Sometimes a vehicle needs repair or a new paint job. During the process, sometimes, one may upgrade the quality of the vehicle as well. So, that being said, I really like seeing what surprises are in store for re-issued vehicles. How they stand up to older stuff and how they hold their own place as well. I do, however, lament the loss of the piano wire axles. Those babies flew on the track and gave way to great suspension. Yet, I find excitement in that when something is revamped, it feels like time has come full circle, meeting the present and creating a thrill like that of my childhood. Keep ’em coming! Even if it is a repop, all in all, it is just a model on display for me which I do welcome happily…unless it rolls fast, of course…lol
I was 10 when Hotwheels came out. I loved them as a kid. I collect now mostly new stuff. If you ask many collectors they will say they won’t be buying them. They would rather put their money towards Redlines from the early years. As for me I like these celebratory editions. I have one carded redline from 1968 and these new ones look great next to them.
Quite simple, they need to finish it out by re-tooling all the redlines up through the late 70’s. Why, because the re-tools look awesome next to the originals and for the generation now collecting the re-tools they will eventually start to look toward the originals as those early collections start appearing on the market as that generation of collectors passes on. Value will all depend on the individual selling those collections as some will just want to get rid of the stuff and others will be selling at the current market value so there will be deals to be had in the future.
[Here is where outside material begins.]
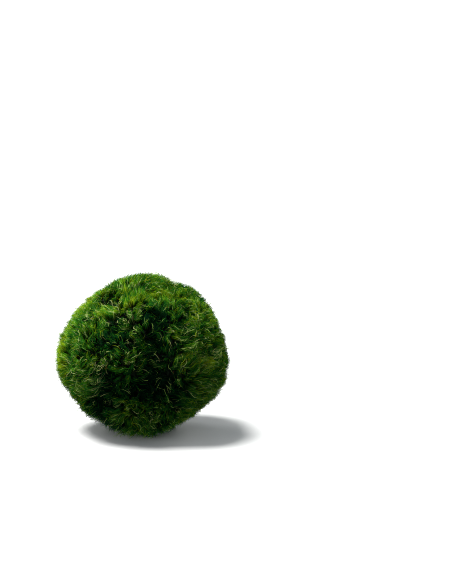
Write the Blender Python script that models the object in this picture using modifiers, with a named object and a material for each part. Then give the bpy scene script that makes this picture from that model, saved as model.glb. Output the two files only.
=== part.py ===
"""A marimo moss ball: one lumpy, slightly squashed ball of green alga that rests on a small flat spot.

The ball grew as one piece, so it is one solid. Its surface is the envelope that the tips of the
filaments reach. +Z is up, -Y is the front, and the origin is the middle of the flat spot.
"""

import math

import bmesh
import bpy
from mathutils import Vector, noise

# Driving dimensions, in metres
WIDTH = 0.0500  # left to right, along X
DEPTH = 0.0485  # front to back, along Y
HEIGHT = 0.0464  # from the flat spot to the crown, along Z
FLAT_DEPTH = 0.0018  # how much of the round underside the ball's own weight presses flat

# The cage that Subdivision Surface rounds off
CAGE_CUTS = 8  # cuts along each edge of the cube that becomes the cage
SMOOTH_LEVELS = 1
RIPPLE_SIZE = 2.6  # ripples per radius in the surface between the lobes
RIPPLE_HEIGHT = 0.030  # of the radius

# The lobes and hollows that the colony has grown: name, direction from the centre, height as a share
# of the radius (negative for a hollow), and how far it spreads, in degrees.
LOBES = (
    ("crown_lobe", (-0.10, -0.16, 0.98), 0.035, 18),
    ("upper_left_slope", (-0.66, 0.10, 0.74), -0.060, 30),
    ("left_crown_lobe", (-0.54, -0.34, 0.76), 0.040, 12),
    ("crown_parting", (-0.36, -0.38, 0.85), -0.075, 10),
    ("brow_ridge_left", (-0.64, -0.62, 0.45), 0.045, 15),
    ("brow_ridge_right", (0.02, -0.72, 0.69), 0.050, 18),
    ("right_shoulder", (0.62, -0.20, 0.76), 0.020, 22),
    ("left_cheek", (-0.74, -0.66, -0.05), 0.035, 17),
    ("left_rim_fold", (-0.88, -0.45, 0.12), -0.040, 9),
    ("left_rim", (-0.99, -0.08, -0.10), 0.035, 20),
    ("left_notch", (-0.90, -0.18, -0.38), -0.065, 14),
    ("front_hollow", (0.16, -0.97, 0.08), -0.075, 15),
    ("right_cheek", (0.66, -0.72, 0.18), 0.040, 18),
    ("lower_right_skirt", (0.80, -0.54, -0.24), 0.050, 18),
    ("skirt_undercut", (0.60, -0.30, -0.74), -0.115, 21),
    ("foot_lobe", (-0.02, -0.70, -0.71), 0.080, 16),
    ("foot_hollow", (-0.42, -0.78, -0.46), -0.065, 11),
    ("left_foot", (-0.48, -0.20, -0.85), 0.020, 14),
    ("lower_left_slope", (-0.68, -0.20, -0.70), -0.050, 15),
    ("back_crown_ridge", (0.20, 0.62, 0.76), 0.040, 18),
    ("back_crown_parting", (-0.28, 0.70, 0.66), -0.060, 12),
    ("back_left_lobe", (-0.68, 0.68, 0.10), 0.045, 18),
    ("back_middle_hollow", (-0.06, 0.99, 0.05), -0.070, 15),
    ("back_right_lobe", (0.66, 0.70, 0.02), 0.045, 18),
    ("back_foot_lobe", (-0.16, 0.72, -0.66), 0.045, 16),
    ("right_fold", (0.98, 0.12, 0.25), -0.035, 12),
)

MOSS_GREEN = (0.044, 0.114, 0.010, 1.0)
MOSS_ROUGHNESS = 0.85


def clear_scene():
    for obj in list(bpy.data.objects):
        bpy.data.objects.remove(obj, do_unlink=True)


def make_collection(name):
    collection = bpy.data.collections.new(name)
    bpy.context.scene.collection.children.link(collection)
    return collection


def moss_material():
    """The dull mid green of wet filaments seen end on."""
    material = bpy.data.materials.new("moss_green")
    material.use_nodes = True
    surface = material.node_tree.nodes["Principled BSDF"]
    surface.inputs["Base Color"].default_value = MOSS_GREEN
    surface.inputs["Roughness"].default_value = MOSS_ROUGHNESS
    surface.inputs["Metallic"].default_value = 0.0
    return material


def radius_towards(direction):
    """The ball's radius in a direction, as a share of a plain sphere's: lobes, hollows and ripples."""
    radius = 1.0 + RIPPLE_HEIGHT * noise.noise(direction * RIPPLE_SIZE)
    for _name, towards, height, spread in LOBES:
        angle = direction.angle(Vector(towards))
        radius += height * math.exp(-((angle / math.radians(spread)) ** 2))
    return radius


def lumpy_cage():
    """A cube cut into even squares, blown up into a sphere, with each vertex set at its own radius."""
    bpy.ops.mesh.primitive_cube_add(size=2.0)
    cage = bpy.context.object
    bpy.ops.object.mode_set(mode="EDIT")
    bpy.ops.mesh.select_all(action="SELECT")
    bpy.ops.mesh.subdivide(number_cuts=CAGE_CUTS)
    bpy.ops.object.mode_set(mode="OBJECT")
    for vertex in cage.data.vertices:
        # The tangent spreads the squares evenly over the sphere.
        even = Vector(math.tan(math.pi / 4 * share) for share in vertex.co)
        direction = even.normalized()
        vertex.co = direction * radius_towards(direction)
    return cage


def round_off(cage):
    """Applies Subdivision Surface, so that the size can be set on the rounded form."""
    smooth = cage.modifiers.new("smooth", "SUBSURF")
    smooth.levels = SMOOTH_LEVELS
    smooth.render_levels = SMOOTH_LEVELS
    bpy.ops.object.modifier_apply(modifier=smooth.name)


def corners(mesh):
    """The lowest and the highest corner of a mesh."""
    low = Vector(min(v.co[axis] for v in mesh.vertices) for axis in range(3))
    high = Vector(max(v.co[axis] for v in mesh.vertices) for axis in range(3))
    return low, high


def set_size(ball):
    """Scales the form to its driving dimensions and stands it with its flat spot's height at zero."""
    low, high = corners(ball.data)
    middle = (low + high) / 2
    span = high - low
    scale = Vector((WIDTH / span.x, DEPTH / span.y, (HEIGHT + FLAT_DEPTH) / span.z))
    for vertex in ball.data.vertices:
        vertex.co = (vertex.co - middle) * scale
        vertex.co.z += (HEIGHT - FLAT_DEPTH) / 2


def press_flat(ball):
    """Cuts the underside off level at zero height, which leaves the small flat spot it rests on."""
    form = bmesh.new()
    form.from_mesh(ball.data)
    bmesh.ops.bisect_plane(
        form,
        geom=form.verts[:] + form.edges[:] + form.faces[:],
        plane_co=(0, 0, 0),
        plane_no=(0, 0, 1),
        clear_inner=True,
    )
    rim = [edge for edge in form.edges if edge.is_boundary]
    bmesh.ops.holes_fill(form, edges=rim, sides=0)
    bmesh.ops.recalc_face_normals(form, faces=form.faces[:])
    form.to_mesh(ball.data)
    form.free()


def make_moss_ball(collection):
    ball = lumpy_cage()
    ball.name = "moss_ball"
    ball.data.name = "moss_ball"
    round_off(ball)
    set_size(ball)
    press_flat(ball)
    ball.data.materials.append(moss_material())
    ball.data.shade_smooth()
    ball.data.set_sharp_from_angle(angle=math.radians(40))
    for home in list(ball.users_collection):
        home.objects.unlink(ball)
    collection.objects.link(ball)
    return ball


def main():
    clear_scene()
    make_moss_ball(make_collection("marimo_moss_ball"))


main()
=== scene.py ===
"""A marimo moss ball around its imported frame: a matted felt body and the free filaments that cover it.

The filaments are real geometry, closed tapering tubes joined into a few pieces. Short nap hides the
felt, a fine pile leans in the directions that the colony has grown, and longer curly filaments stray
over it. Everything is in metres in the frame's own axes: +Z up, -Y the front.
"""

import math
from typing import NamedTuple

import bpy
import numpy as np
from bpy.props import FloatProperty, FloatVectorProperty, IntProperty, PointerProperty
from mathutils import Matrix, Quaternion, Vector, kdtree, noise
from mathutils.bvhtree import BVHTree


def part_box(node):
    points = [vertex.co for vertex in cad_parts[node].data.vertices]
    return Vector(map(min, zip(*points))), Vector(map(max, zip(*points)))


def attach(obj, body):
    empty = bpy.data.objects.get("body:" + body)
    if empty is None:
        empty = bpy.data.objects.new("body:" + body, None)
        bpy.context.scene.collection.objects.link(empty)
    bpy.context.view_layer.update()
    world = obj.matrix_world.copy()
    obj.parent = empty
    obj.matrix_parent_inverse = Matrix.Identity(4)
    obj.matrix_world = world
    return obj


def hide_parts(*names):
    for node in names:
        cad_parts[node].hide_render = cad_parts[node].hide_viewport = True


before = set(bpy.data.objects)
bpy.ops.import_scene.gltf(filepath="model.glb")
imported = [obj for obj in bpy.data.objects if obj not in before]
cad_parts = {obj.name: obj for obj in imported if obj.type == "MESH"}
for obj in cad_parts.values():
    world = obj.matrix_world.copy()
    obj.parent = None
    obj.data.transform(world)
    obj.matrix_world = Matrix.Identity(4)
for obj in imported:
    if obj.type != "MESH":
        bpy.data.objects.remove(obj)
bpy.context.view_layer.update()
NODE = "moss_ball"
BODY = "root"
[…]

I have many original redlines and and all the re-tools of those as they were produced. I will continue to get additional original redlines as time goes by and any retool that gets produced. Over the years I have changed my collecting habits as the card art has developed and became part of the draw. In the beginning I opened everything so with over 50,000 Hot Wheels now, my estimate is between 10,000 and 20,000 thousand are opened with the bulk being the redlines and basic wheel era.
Bring em on, I will be collecting these until the day I pass on.